I remember that game! If i remember correctly it was made by Sega (quick Google search revealed "Time Traveler" Sega, 1991, Laserdisc based) It was also in an arcade in Greenville SC, if you looked at if from directly above the effect was lost - and headache inducing because it was stereoscopic. The cabinet was also designed so that you really only looked at it from Ideal angles.
Also it it used prerecorded live video, worked like a live action 3D Dragons Lair, but cowboy shoot-em up.
rallen71366
QUOTE (joshthehappy @ Aug 28 2009, 04:17 AM) *
I remember that game! If i remember correctly it was made by Sega (quick Google search revealed "Time Traveler" Sega, 1991, Laserdisc based) It was also in an arcade in Greenville SC, if you looked at if from directly above the effect was lost - and headache inducing because it was stereoscopic.

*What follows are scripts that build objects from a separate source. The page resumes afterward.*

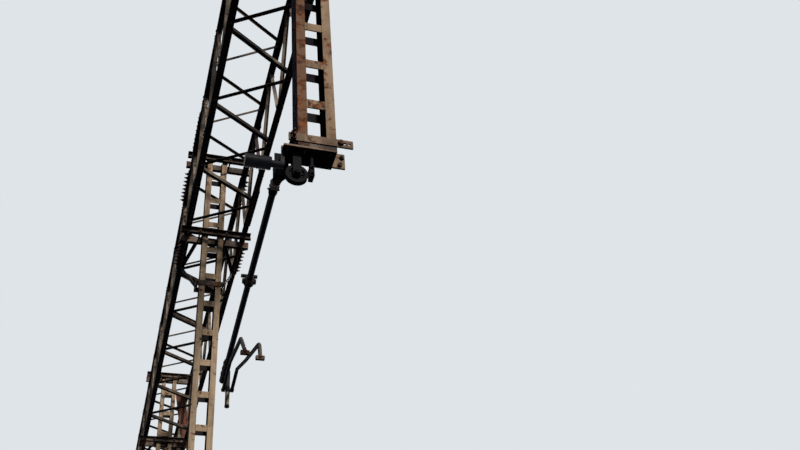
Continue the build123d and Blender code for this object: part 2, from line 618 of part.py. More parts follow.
post = Location((POST_ASIDES[0], POST_PLACES[0], 0))
save("pulley_stirrup", [post * pulley_stirrup()])
save("pulley", [post * pulley()])
save("wire_guide", [post * wire_guide()])
save("wire_sleeve", [post * wire_sleeve()])
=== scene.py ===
import json
import math

import bmesh
import bpy
from mathutils import Matrix, Vector


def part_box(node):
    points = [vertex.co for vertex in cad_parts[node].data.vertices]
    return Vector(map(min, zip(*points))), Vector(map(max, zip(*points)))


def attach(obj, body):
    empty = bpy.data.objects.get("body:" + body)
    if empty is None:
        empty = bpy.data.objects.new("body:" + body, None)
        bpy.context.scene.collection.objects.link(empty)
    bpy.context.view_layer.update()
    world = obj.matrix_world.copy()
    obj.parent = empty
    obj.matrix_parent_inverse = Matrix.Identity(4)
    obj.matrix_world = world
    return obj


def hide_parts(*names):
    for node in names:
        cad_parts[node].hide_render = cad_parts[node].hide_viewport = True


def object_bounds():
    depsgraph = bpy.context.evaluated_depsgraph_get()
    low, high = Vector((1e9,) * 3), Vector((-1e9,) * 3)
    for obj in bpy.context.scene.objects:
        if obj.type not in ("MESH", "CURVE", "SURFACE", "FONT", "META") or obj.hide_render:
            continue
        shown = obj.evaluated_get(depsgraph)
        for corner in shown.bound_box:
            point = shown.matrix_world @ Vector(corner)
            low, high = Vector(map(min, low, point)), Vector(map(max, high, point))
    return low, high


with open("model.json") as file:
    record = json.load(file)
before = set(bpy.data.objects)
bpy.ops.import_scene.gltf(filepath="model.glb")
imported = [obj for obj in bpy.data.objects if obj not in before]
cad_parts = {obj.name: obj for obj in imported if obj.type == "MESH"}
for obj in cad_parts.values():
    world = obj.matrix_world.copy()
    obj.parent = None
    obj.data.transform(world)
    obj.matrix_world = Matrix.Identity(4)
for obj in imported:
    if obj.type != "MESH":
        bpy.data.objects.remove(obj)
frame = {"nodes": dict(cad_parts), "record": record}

cad_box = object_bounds()
nodes = frame["nodes"]

# Camera
# The camera stands 0.9 m left of the crossbeam's middle and 1.57 m past the near column, and looks up along the
# crossbeam. The lens and the three angles come from the vanishing points of the chords and the posts.
PHOTO_WIDTH = 800.0
PHOTO_FOCAL = 880.6                  # in the photograph's pixels
SENSOR_WIDTH = 36.0
FARTHEST_SEEN = 200.0
EYE = Vector((-0.903, 1.57, 2.45))
HEADING = math.radians(21.387)
ELEVATION = math.radians(38.416)
ROLL = math.radians(6.10)

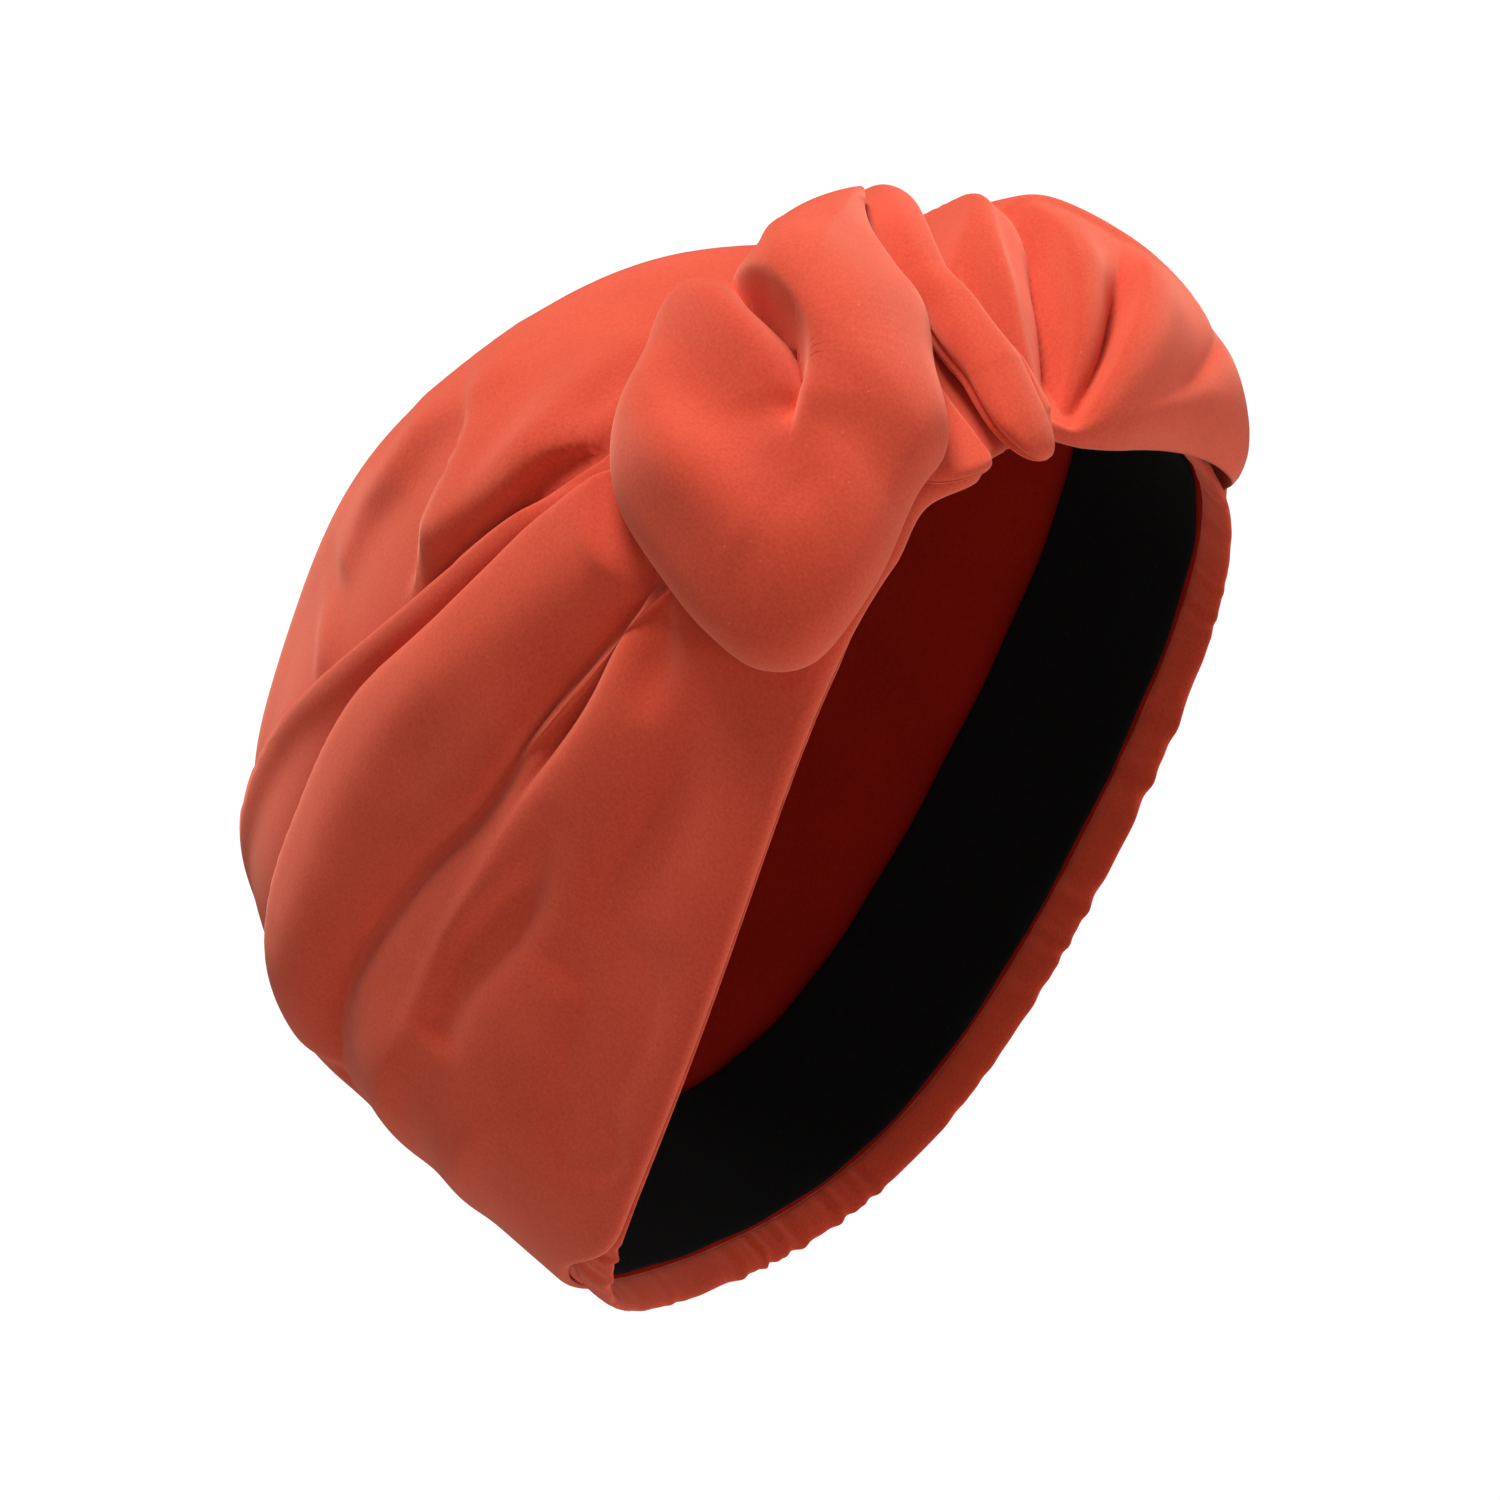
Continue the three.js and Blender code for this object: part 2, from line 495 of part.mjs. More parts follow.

The cabinet was also designed so that you really only looked at it from Ideal angles.
Also it it used prerecorded live video, worked like a live action 3D Dragons Lair, but cowboy shoot-em up.

That's the one! You're the first person I've "talked" to that knew anything about it!

There was an article in Ciarcia's Circuit Cellar long ago about "computational holograms", he gave the source code for a small BASIC prog to take a 3D definition file, give it the laser frequency you'd be using, and it would generate the interference pattern for the hologram. You had to take a screenshot with a camera, and use the developed negative as the holographic film. You could supposedly create damn near any 3D graphic you liked that way, but the computer resources at the time weren't up to the task of real-time. A cluster setup in a pipelined grid configuration might be up to the task though.